Everyone thought that was pretty fucking cool and it became a standard in the empire (not that there was a ton of choice there). There was a small bug because as we know, the leap period doesn't line up fully every 4 years, but we had to ship to prod and there would be time to patch it up later

Patching shit, going Gregorian

Pope Gregory, calendar DevOps employee of the month in the late 16th century, was sorta mad about this legacy bug where calendar years and seasons were drifting, and knew that every 4 years is waaaay too often for intercalary periods. There was a need to a) reset the clocks a bit (which the Swedes fucked up amazingly having to roll back after trying a slow migration and having the only month of February with only 17 days in history) b) change the computation to skip 1 century out of every 4 from being a leap year:

Every year that is exactly divisible by four is a leap year, except for years that are exactly divisible by 100, but these centurial years are leap years if they are exactly divisible by 400. For example, the years 1700, 1800, and 1900 are not leap years, but the year 2000 is.

This little patch was super-noticed and not everyone agreed (the Orthodox Churches still line up on the Julian Calendar, love the stability and don't like applying patches), but this is what we've got.
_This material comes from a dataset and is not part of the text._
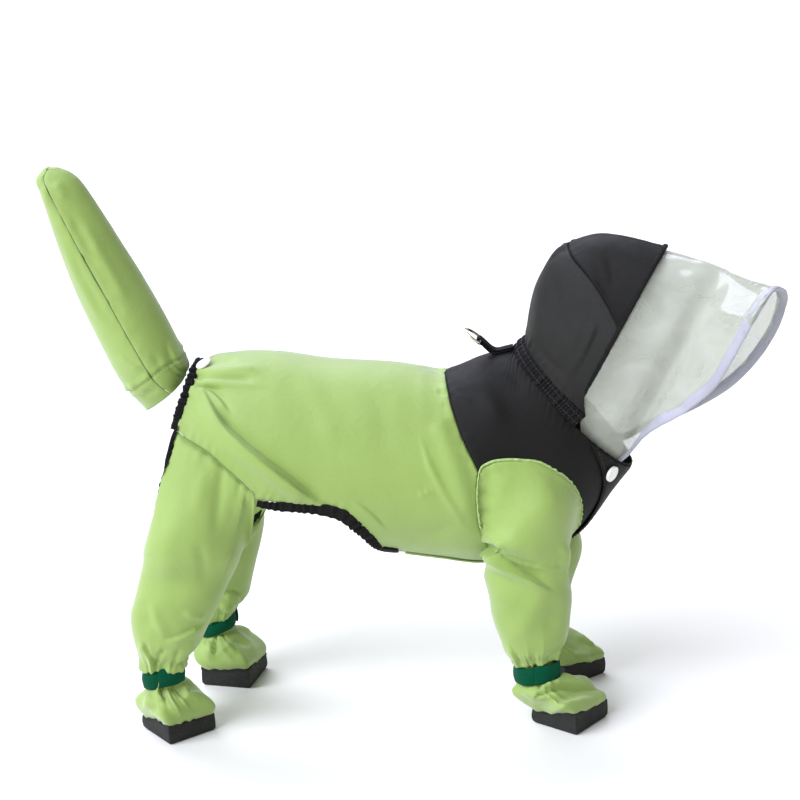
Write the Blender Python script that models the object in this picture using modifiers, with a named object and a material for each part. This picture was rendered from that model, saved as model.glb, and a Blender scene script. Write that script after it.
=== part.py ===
"""Rain suit for a small dog: body, four leg sleeves with boots, hood with clear visor, tail sleeve.

The dog faces +X, +Z is up and -Y is the dog's right.  The origin is inside the back
panel at the middle of the back, where the wearer carries the suit.
Tables and surface functions are in millimetres; meshes are made in metres.
"""
import math

import bmesh
import bpy
import numpy as np
from mathutils import Vector

MM = 0.001
WALL = 1.5              # shell cloth
BOOT_WALL = 2.0         # moulded sole
VISOR_WALL = 1.0        # clear sheet
TRIM_WALL = 1.6         # bindings and edge trim
GAP = 0.35              # room between sewn pieces
LAP = 0.5               # how far a laid-on strip stands off what it lies on
SEAM_ROOM = 0.008       # half of the room at the yoke seam, in rows of the body

FLOOR_Z = -313.0
SOLE_HEIGHT = 16.0
SOLE_SIDE = 46.0
BAND_WIDTH = 12.0       # gathered band at the neck
BINDING_WIDTH = 8.0     # elastic binding of the rear opening and the hind legs
BELLY_BINDING_WIDTH = 11.0
TRIM_WIDTH = 9.0        # edge of the visor
STRAP_WIDTH = 16.0
SNAP_RADIUS = 7.0
RING_WIRE = 1.1
RING_WIDTH = 20.0
RING_DEPTH = 15.0

LEG_COLUMNS = 20        # points round each leg, boot, strap and sole
LEG_GATHERS = 10
NECK_GATHERS = 20


def table(columns, *rows):
    """Rows of values under named columns."""
    names = columns.split()
    return {name: np.array([row[i] for row in rows], float) for i, name in enumerate(names)}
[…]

All this to say: we've had the 10 month calendar in an early prototype but we've moved on since then. Please see the wiki for reasons why we are unlikely to revisit this in the near future

Late Edit: if you need further proof, please refer to the skunkwork projects around the French Republican Calendar from the French revolution, which tried to have both decimal time and months made of 3 x 10-day weeks. Even these folks required 12 months to work with, but that wasn't sufficient and never caught on. We decided not to revisit again that time.